# bottom tool/task bar disappears



## homebody (Jan 24, 2005)

used to always be there (for years). Now I can only make it appear by hitting esc and ctrl at the same time. (4-8x) before it shows itself. What happened or what did I do to cause this? TIA.


----------



## Nevada (Sep 9, 2004)

Right click on a black part of the taskbar, then select Properties. On the Taskbar tab, uncheck "Auto-hide the taskbar."


----------



## homebody (Jan 24, 2005)

was already unchecked when I looked. Am I cursed with a curse?


----------



## BadFordRanger (Apr 26, 2014)

Nevada said:


> Right click on a black part of the taskbar, then select Properties. On the Taskbar tab, uncheck "Auto-hide the taskbar."

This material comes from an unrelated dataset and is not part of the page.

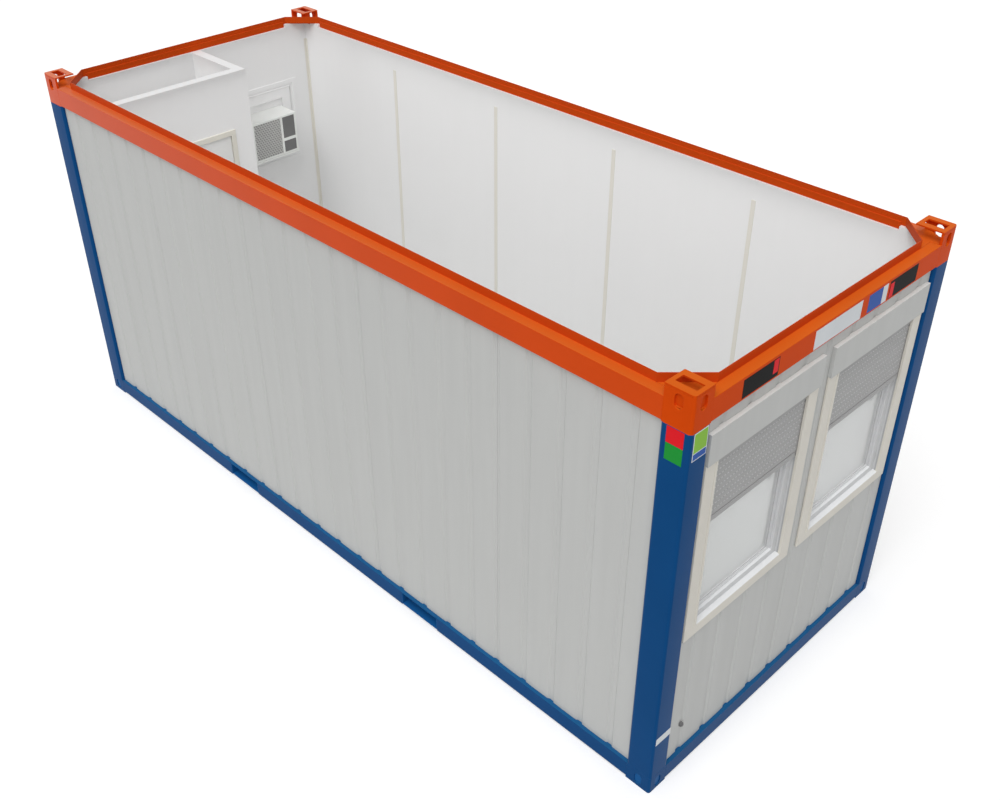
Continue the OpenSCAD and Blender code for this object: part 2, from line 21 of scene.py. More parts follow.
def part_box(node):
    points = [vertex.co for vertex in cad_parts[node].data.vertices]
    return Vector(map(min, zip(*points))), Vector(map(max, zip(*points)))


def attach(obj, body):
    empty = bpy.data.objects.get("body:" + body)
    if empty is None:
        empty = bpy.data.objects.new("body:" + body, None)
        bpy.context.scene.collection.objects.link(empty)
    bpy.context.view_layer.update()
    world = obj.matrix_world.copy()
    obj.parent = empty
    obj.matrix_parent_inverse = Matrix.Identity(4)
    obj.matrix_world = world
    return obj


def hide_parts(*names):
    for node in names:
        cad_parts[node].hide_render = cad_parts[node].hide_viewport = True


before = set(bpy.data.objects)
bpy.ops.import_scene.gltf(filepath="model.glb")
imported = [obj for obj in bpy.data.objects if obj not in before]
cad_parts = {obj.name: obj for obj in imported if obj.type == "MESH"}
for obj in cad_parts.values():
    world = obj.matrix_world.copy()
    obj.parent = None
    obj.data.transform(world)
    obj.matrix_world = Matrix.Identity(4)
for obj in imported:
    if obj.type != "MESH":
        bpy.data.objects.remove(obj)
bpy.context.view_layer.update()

LOG = logging.getLogger("site_cabin")
CABIN = "cabin"
INNER_DOOR = "inner_door"
FRONT_BACK = ("front", "back")
SIDES = (-1, 1)

Object = bpy.types.Object
Material = bpy.types.Material
Socket = bpy.types.NodeSocket
Tree = bpy.types.NodeTree
Corner = Sequence[float]
Box = tuple[Corner, Corner]
Colour = tuple[float, float, float]
FaceTest = Callable[[Vector, Vector], bool]


# ---------------------------------------------------------------- modelling helpers


def deselect() -> None:
    """Clears the selection."""
    bpy.ops.object.select_all(action="DESELECT")


def work_on(obj: Object) -> None:
    """Makes one object active and the only one selected."""
    deselect()
    obj.select_set(True)
    bpy.context.view_layer.objects.active = obj


def cad(node: str) -> tuple[Vector, Vector]:
    """Gives the lowest and highest corner of a CAD node."""
    low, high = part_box(node)
    return Vector(low), Vector(high)


def place_mesh() -> None:
    """Applies the active object's place, turn and scale to its mesh."""
    bpy.ops.object.transform_apply(location=True, rotation=True, scale=True)


def block(
    name: str, low: Corner, high: Corner, rounding: float = 0.0, segments: int = 2
) -> Object:
    """Adds a box.

    Args:
        name: Name of the object and its mesh.
        low: Lowest corner.
        high: Highest corner.
        rounding: Width of its edges' rounding, or 0 to keep them sharp.
        segments: Number of steps across the rounding.

    Returns:
        The box, with its place in its mesh.
    """
    low, high = Vector(low), Vector(high)
    deselect()
    bpy.ops.mesh.primitive_cube_add(size=1.0, location=(low + high) / 2)
    obj = bpy.context.active_object
    obj.scale = high - low
    place_mesh()
    obj.name = obj.data.name = name
    return round_edges(obj, rounding, segments) if rounding else obj


def rod(
    name: str, start: Corner, end: Corner, radius: float, sides: int = 24, rounding: float = 0.0
) -> Object:
    """Adds a round bar.

    Args:
        name: Name of the object and its mesh.
        start: Centre of one end.
        end: Centre of the other end.
        radius: Radius of the bar.
        sides: Number of faces round it.
        rounding: Width of its edges' rounding, or 0 to keep them sharp.

    Returns:
        The bar, with its place in its mesh.
    """
    start, end = Vector(start), Vector(end)
    deselect()
    bpy.ops.mesh.primitive_cylinder_add(
        vertices=sides, radius=radius, depth=(end - start).length, location=(start + end) / 2
    )
    obj = bpy.context.active_object
    obj.rotation_mode = "QUATERNION"
    obj.rotation_quaternion = (end - start).to_track_quat("Z", "Y")
    place_mesh()
    obj.name = obj.data.name = name
    return round_edges(obj, rounding) if rounding else obj


@contextmanager
def editing(obj: Object) -> Iterator[None]:
    """Opens an object in edit mode with all of it selected, and closes it after."""
    work_on(obj)
    bpy.ops.object.mode_set(mode="EDIT")
    bpy.ops.mesh.select_mode(type="FACE")
    bpy.ops.mesh.select_all(action="SELECT")
    try:
        yield
    finally:
        bpy.ops.object.mode_set(mode="OBJECT")


def push_faces(obj: Object, test: FaceTest, move: Corner = (0, 0, 0)) -> None:
    """Selects faces of an object in edit mode, and moves them.

    Args:
        obj: The object that is being edited.
        test: Says from a face's centre and normal whether to take it.
        move: How far the faces move.
    """
    bpy.ops.mesh.select_all(action="DESELECT")
    mesh = bmesh.from_edit_mesh(obj.data)
    for face in mesh.faces:
        if test(face.calc_center_median(), face.normal):
            face.select_set(True)
    bmesh.update_edit_mesh(obj.data)
    if any(move):
        bpy.ops.transform.translate(value=move)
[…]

Well homebody, I am thankful to you for asking this question because my toolbar suddenly went from the bottom to the top right side the other day and I hated it there. 
I did what Nevada told you too, and thank you too Nevada, because I got my tool bar back where I have always had it. Much, much nicer that way. 
But mine was already unclicked also but I right clicked the black area and clicked on properties, bottom, and Walla, it went back home. 
Thanks again Nevada. 
Now homebody, I am not sure about it, but I would expect that if you right clicked anywhere on the edge of your screen you will get the window that says properties and do as Nevada said and it will fix it. 

Godspeed

Ranger


----------



## mnn2501 (Apr 2, 2008)

homebody said:


> was already unchecked when I looked. Am I cursed with a curse?


Look again please, then if "Auto-hide the task bar" really is unchecked, then restart your computer.


----------



## texican (Oct 4, 2003)

and afterwards, right click on an empty space on your toolbar, and click "lock taskbar" and prevent stuff from accidentally moving around....


----------